Southern Africa should treat AIDS as a political, social and economic crisis because it is killing off people crucial to its development, Malawian President Bingu wa Mutharika said on Monday.

Almost two-thirds of the world’s HIV/AIDS sufferers -- or 25 million people -- live in sub-Saharan Africa, while the southern African nations of Botswana and Swaziland have the highest prevalence rates, above 35 percent.

Mutharika, who was elected earlier this year, told an annual summit of the Southern African Development Community (SADC) that the region was losing professionals and officials at a rate faster than replacements could be trained.

“We continue to lose prominent politicians and members of parliament to the AIDS pandemic,” he said.

More resources needed
Some countries, like sparsely populated Botswana, are pulling out all the stops to halt the spread of the epidemic while others are doing relatively little.
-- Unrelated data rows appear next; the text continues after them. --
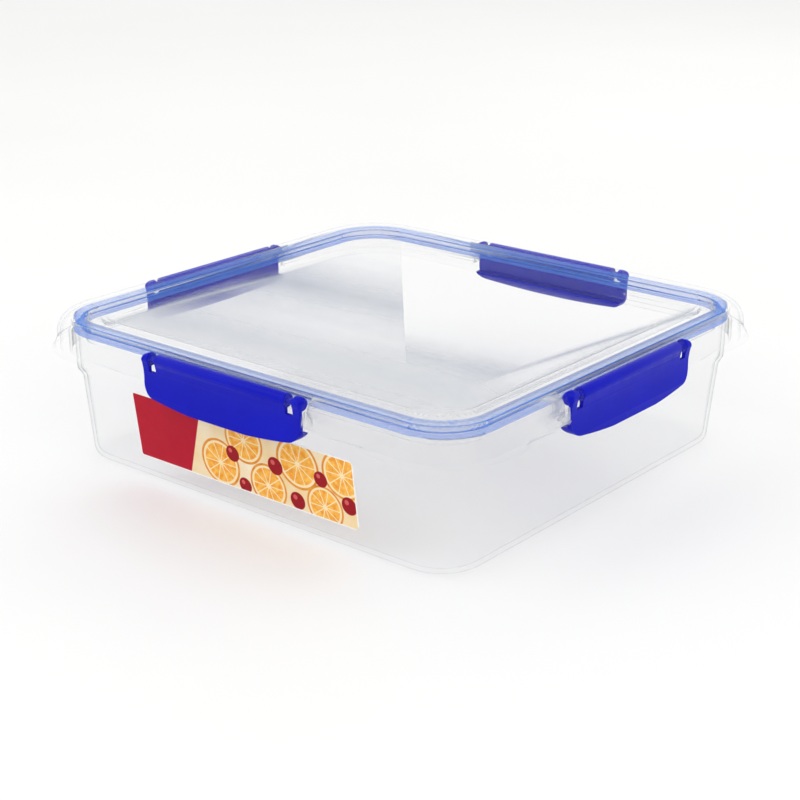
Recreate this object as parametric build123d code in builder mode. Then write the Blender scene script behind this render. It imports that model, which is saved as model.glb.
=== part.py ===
from build123d import *
from math import atan2, cos, radians, sin, tan
import os

os.makedirs("parts", exist_ok=True)

# Square food storage keeper: a clear tub, a clear lid with a soft seal, and four blue clips.
# All lengths are in millimetres. The tub stands on z = 0 and the front, with the label, faces -Y.

# Tub
collar_length = 256.0  # left to right over the straight band below the rim
collar_width = 245.4  # front to back over the same band
collar_radius = 28.0
collar_bottom = 47.5  # where the band starts and the sloping wall ends
collar_height = 19.5  # from there up to the rim
wall_lean_in = 6.5  # how far the wall stands in at the floor
collar_lean_in = 0.3  # how far the band still leans in at its bottom
foot_radius = 22.0  # corner radius at the floor
shoulder_radius = 32.5  # corner radius just under the corner steps
shoulder_drop = 3.0  # height of the sloped underside of a corner step
tub_wall = 1.7
tub_floor = 2.0
floor_round_outside = 4.5
floor_round_inside = 4.0
flange_reach = 2.9  # the rim turns outwards by this much and then down
flange_depth = 10.8  # from the rim down to the edge that the clips catch
flange_wall = 1.3
rim_plate = 1.5
rim_round = 0.6

# Lid
lid_rise = 8.2  # from the tub's rim up to the top of the ridge
lid_wall = 1.7
skirt_reach = 9.5  # from the tub's band out to the face of the skirt
skirt_radius = 38.5
skirt_drop = 7.4  # from the tub's rim down to the bottom of the skirt
skirt_draft = 4.0
dome_radius = 9.0
bead_height = 1.5
bead_proud = 0.5
lip_proud = 2.5  # finger lip round each corner
lip_drop = 1.6  # how far it hangs below the skirt
lip_height = 2.4
lip_slope = 40.0
panel_inset = 12.5  # from the tub's band in to the edge of the sunk centre
panel_radius = 21.0
panel_drop = 2.4
panel_slope = 28.0
panel_round = 0.9
ridge_wall = 1.2
plug_depth = 5.0  # of the rib that drops inside the tub, below the rim
plug_wall = 1.4
fence_wall = 1.2  # the low rib outside the seal
fence_height = 3.2

# Seal
seal_squeeze_gap = 0.15  # left between the seal and the tub's rim
seal_outset = 0.3  # the seal's foot shows this far outside the tub's band
seal_depth = 5.2
seal_foot_height = 1.1
seal_head_height = 1.3
seal_head_inset = 0.5
seal_web_inset = 1.9
seal_side_gap = 0.15

# Clips
pin_reach = 7.0  # from the tub's band out to the hinge line
pin_rise = 3.2  # from the tub's rim up to the hinge line
pin_radius = 1.5
pin_clearance = 0.06
roll_radius = 3.2
hook_ring_wall = 1.6
slot_spacing = 87.4
slot_to_end = 6.3  # from the middle of a slot to the end of its clip
slot_width = 4.8
slot_depth = 5.8  # from the hinge line down to the bottom of the slot
slot_side_gap = 0.35
ring_mouth = 2.3  # the gap the pin snaps in through
hollow_depth = 1.3
clip_wall = 1.9
clip_drop = 21.0  # from the hinge line down to the middle of the finger edge
clip_bow = 3.4  # how much higher the finger edge is at its ends
finger_flare = 0.9
finger_edge = 1.5
catch_gap = 0.15  # between the catch and the rim with the clip at rest
catch_drop = 0.45  # from the bottom of the rim to the top of the catch
catch_height = 2.4
ear_round = 3.5
toe_round = 7.5
pocket_gap = 1.0  # between a clip's end and the lid
pocket_wall = 1.5
pocket_round = 2.2
pocket_back = 3.3  # from the tub's band out to the pocket's back wall
flange_gap = 0.6  # between the rim and the parts of the lid above it

# Label
label_length = 142.0
label_bottom = 12.0
label_height = 34.6
label_shift = 1.0
label_corner = 3.0
label_sheet = 0.25

rim_top = collar_bottom + collar_height
flange_bottom = rim_top - flange_depth
lid_top = rim_top + lid_rise
skirt_bottom = rim_top - skirt_drop
lip_bottom = skirt_bottom - lip_drop
plug_bottom = rim_top - plug_depth
pin_height = rim_top + pin_rise
clip_length = slot_spacing + 2 * slot_to_end
clip_bottom_middle = pin_height - clip_drop
clip_bottom_end = clip_bottom_middle + clip_bow
ridge_under = lid_top - lid_wall
panel_top = lid_top - panel_drop
seal_bottom = rim_top + seal_squeeze_gap
lean = (wall_lean_in - collar_lean_in) / collar_bottom
half_reach = {"front": collar_width / 2, "right": collar_length / 2,
              "back": collar_width / 2, "left": collar_length / 2}
outward = {"front": Vector(0, -1, 0), "right": Vector(1, 0, 0),
           "back": Vector(0, 1, 0), "left": Vector(-1, 0, 0)}


def band(grow, radius, mode=Mode.ADD):
    """The tub's band in plan, grown outwards by an offset."""
    RectangleRounded(collar_length + 2 * grow, collar_width + 2 * grow, radius, mode=mode)


def section(side):
    """A plane across one side: x runs out from the tub's band, y runs up."""
    out = outward[side]
    return Plane(origin=out * half_reach[side], x_dir=out, z_dir=out.cross(Vector(0, 0, 1)))


def elevation(side):
    """A plane that faces one side: x runs along it, y runs up."""
    out = outward[side]
    return Plane(origin=out * half_reach[side], x_dir=Vector(0, 0, 1).cross(out), z_dir=out)


def box_in_section(low, high):
    """A rectangle between two corners of the present sketch."""
    middle = ((low[0] + high[0]) / 2, (low[1] + high[1]) / 2)
    with Locations(middle):
        Rectangle(high[0] - low[0], high[1] - low[1])


# The space inside the tub
shoulder_z = collar_bottom - shoulder_drop
wall_grow = -wall_lean_in + lean * shoulder_z
floor_grow = -wall_lean_in + lean * tub_floor
with BuildPart() as tub_hollow:
    with BuildSketch(Plane.XY.offset(tub_floor)):
        band(floor_grow - tub_wall, foot_radius - tub_wall)
    with BuildSketch(Plane.XY.offset(shoulder_z)):
        band(wall_grow - tub_wall, shoulder_radius - tub_wall)
    with BuildSketch(Plane.XY.offset(collar_bottom)):
        band(-collar_lean_in - tub_wall, collar_radius - collar_lean_in - tub_wall)
    with BuildSketch(Plane.XY.offset(rim_top)):
        band(-tub_wall, collar_radius - tub_wall)
    loft(ruled=True)
    fillet(tub_hollow.faces().sort_by(Axis.Z)[0].edges(), floor_round_inside)
    print("litres to the brim", round(tub_hollow.part.volume / 1e6, 3))

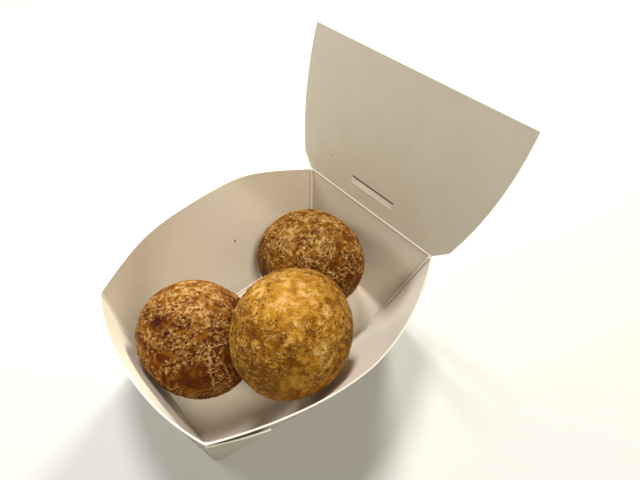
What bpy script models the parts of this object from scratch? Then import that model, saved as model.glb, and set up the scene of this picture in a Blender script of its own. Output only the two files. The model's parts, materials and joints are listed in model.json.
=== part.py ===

South Africa launched its first program to distribute life-prolonging antiretroviral drugs early in 2004.

In speeches at the start of the two-day summit, other leaders and top SADC officials urged action to help the region overcome food shortages partly caused by perennial droughts, and put more resources into fighting the HIV-AIDS epidemic.

Prema Ramsamy, who heads the 13-nation political and economic group, said that although cereal production in SADC was 10 percent higher this year at 24.97 million tons, about 5.4 million people in the region still needed food aid.

Ramsamy said SADC had re-organized its secretariat -- which coordinates programs and activities -- in the past four years to help it spearhead regional development better, but it still needed more resources.

SADC’s new chairman, Mauritian Prime Minister Paul Berenger, said that while the group had become a credible organ for economic development, it needed to sharpen its capacity to interact with and win concessions from other countries.

“Our commitment to the region should therefore be at par with our engagement in the multilateral trading system if we are to reform it to our advantage and benefit from trade opportunities,” he said.

Berenger said that as SADC chairman he would try to increase “cooperating partners” for SADC -- which has mostly relied on Western aid -- to include China and India.